KeyCorp was the only company to offer a strong defense of the advanced approach.

Products being held "on and off balance sheets of large U.S. banks … [have] become sufficiently complex that the standardized approach is, objectively speaking, inadequate," Robert Kula, the Cleveland company's executive vice president of risk management, wrote in a March 26 letter.

Bankers also took aim at the industry capital floors, which regulators defend as a tool to prevent drastic capital drops once Basel II is implemented.

"The 10% floor introduces uncertainty in long-term business planning and capital management strategies," David Bushnell, Citi's senior risk officer, wrote in a March 19 letter. "Some banks will choose to manage this problem by holding additional excess capital that could otherwise support loans and investments that would contribute to economic growth."

Peter Aceto, the chief risk officer and chief of staff at ING Bank FSB, said the floors are counter to Basel II's mission of tying capital to risk.

"By imposing this artificial limitation on U.S. banks, this proposal defeats the premise of the Basel II framework," he wrote in an undated letter.

The bankers did not hold the leverage ratio in much higher regard. The FDIC is championing the basic formula of capital to assets, but bankers argue it would eliminate risk sensitivity.

"The lack of risk sensitivity in the leverage ratio will in certain circumstances cancel out the risk sensitivity of Basel II," Terry Bulger, an executive vice president and chief risk officer at LaSalle Bank Corp., a Chicago unit of ABN Amro Holding NV, wrote in a Feb. 13 letter.

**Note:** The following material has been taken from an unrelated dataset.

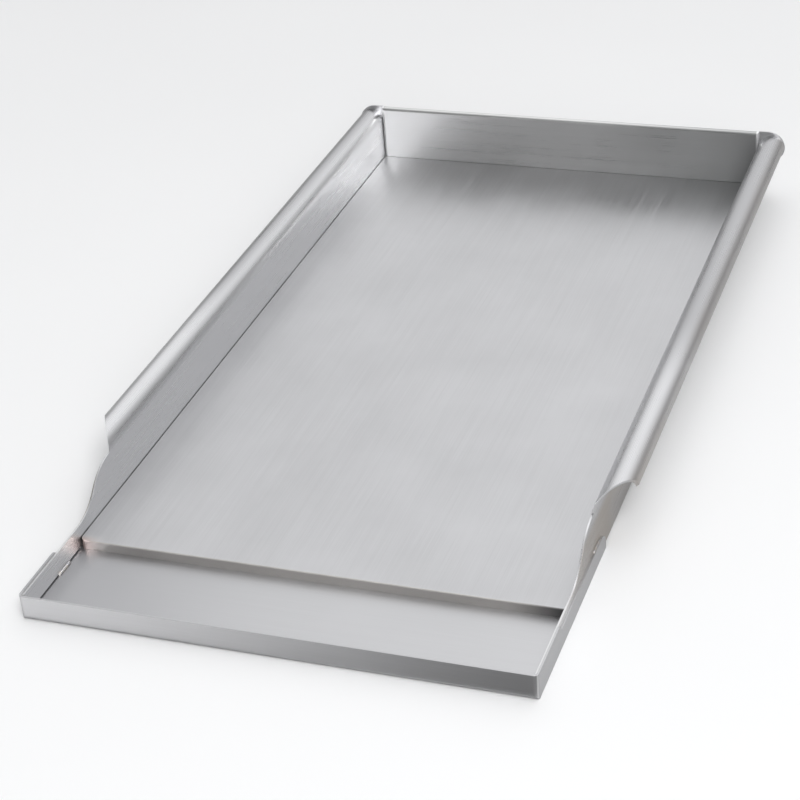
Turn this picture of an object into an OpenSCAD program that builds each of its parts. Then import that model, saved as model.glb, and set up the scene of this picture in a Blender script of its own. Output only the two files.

Most bankers urged regulators to revise the proposal to make it less restrictive and more in tune with the version being adopted in other countries.

"We believe these disparities may erode the benefits of Basel II, create competitive challenges for U.S. banks, … introduce unnecessary complexity, and substantially increase banks' cost of implementation and compliance burden," Stefan Gavell, the head of regulatory and industry affairs at State Street Corp., wrote in a March 26 letter.

Despite the criticisms, bankers continue to urge regulators to finalize Basel II.

"Further delay in U.S. implementation would ... increase implementation costs for core banks," Thomas Gibbons, chief risk officer at the Bank of New York Co., wrote on March 23.